Ce mouvement est le mouvement le plus contemplatif du cycle, le plus stationnaire. Progression il y a bel et bien, mais aucun changement majeur ne vient interrompre le mouvement cyclique ininterrompu, hormis la courte incursion centrale. Le jeu d’imitation des mouvements de l’Océan est ici particulièrement évident, et ne mérite guère d’explications.

IV. Le Phare
AS #10-2021

Phénomènes évoqués musicalement : la giration de la lanterne du phare (avec effet stéréo), diverses cornes de brume, et goélands (Noté en en-tête du mouvement : « Près de la Côte, Vers le Large : Fanal, Corne de Brume & Goélands, Ciel “Bleu de Minuit” »).

Phare breton sur les rochers, fanal lumineux surplombant une crique avec des bateaux

Quatrième étape de notre voyage, la nuit vient maintenant de tomber. Et alors que le ciel se pare d’une belle couleur d’encre, et que les flots prennent une profondeur insondable, le phare commence à pourfendre les ténèbres de sa lanterne éclatante et régulière. Le bateau sur lequel nous nous trouvons quitte la côte et se dirige vers le large. Les cornes de brume transpercent un moment le silence nocturne, à mesure que nous croisons sur notre route quelques bateaux. Puis c’est le large, et le silence.

Ce mouvement, celui par lequel l’extension des “Plumes de l’Océan” a commencé, est sans doute le plus linéaire, le moins fragmenté, le moins heurté du cycle. J’ai cherché à rendre la progression la plus continue possible. C’est le seul mouvement dans lequel nous sommes en mouvement, en tant qu’observateur. Seul fil conducteur : la lueur du fanal, puis la giration de sa lanterne, avant de n’être plus que cette lointaine lueur, maintenant presque désincarnée.

V. Les Plumes de l’Océan
AS #6-2018

Phénomènes évoqués musicalement : les vents marins, les vagues, et 40 000 oiseaux de mer qui tournoient dans le ciel au-dessus des flots et des rochers (Noté en en-tête du mouvement : « Pleine Mer, au Large : Vent, Vagues & 40 000 Oiseaux Marins qui Tournoient au-dessus de l’Océan & des Rochers »).

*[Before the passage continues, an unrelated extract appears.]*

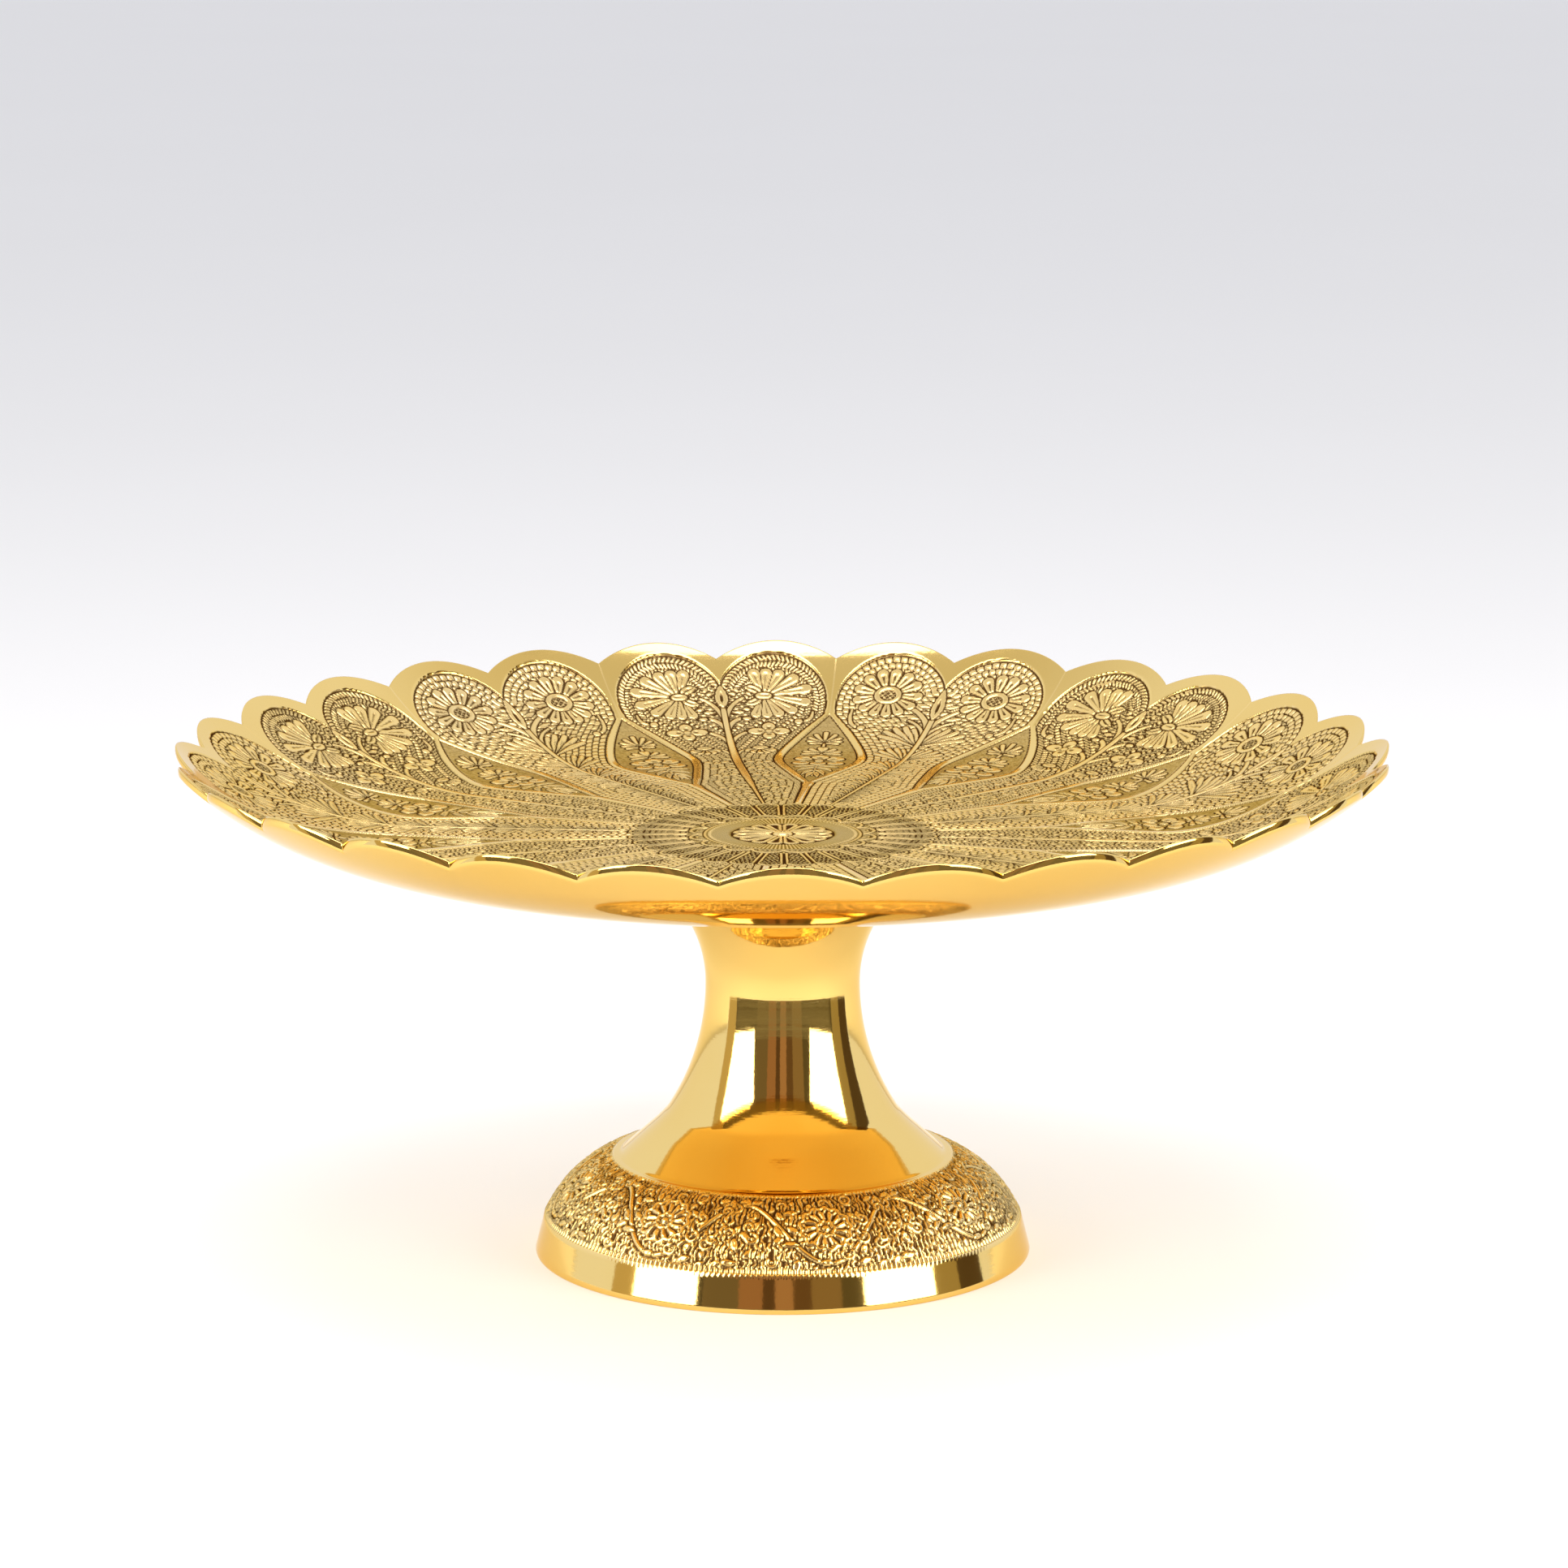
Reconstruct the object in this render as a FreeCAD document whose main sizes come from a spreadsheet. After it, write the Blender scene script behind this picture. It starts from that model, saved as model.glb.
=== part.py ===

Côte de Bretagne : soleil, mer, rochers et mouette prenant son envol

Cinquième et dernière étape du voyage que je vous propose, nous arrivons au terme de ce cycle consacré tout entier à l’Océan, ou plutôt, à quelques-uns de ses aspects. Le jour s’est maintenant levé, nous sommes au large. Quelques rochers crèvent la surface de la mer. Et voici 20 000 couples d’oiseaux qui paradent dans le ciel et s’épanouissent au-dessus des rochers et des flots.

J’ai déjà longuement expliqué le processus créatif qui a sous-tendu l’écriture des “Plumes de l’Océan”. Je vous renvoie donc à la page spécifiquement consacrée à cette œuvre, pour accéder à tous les détails. De par la nature singulière de sa genèse, de pièce créée à l’origine comme une simple et courte pièce d’orchestre à vocation de célébration, j’ai décidé que ce mouvement conserverait dans mon catalogue une référence séparée.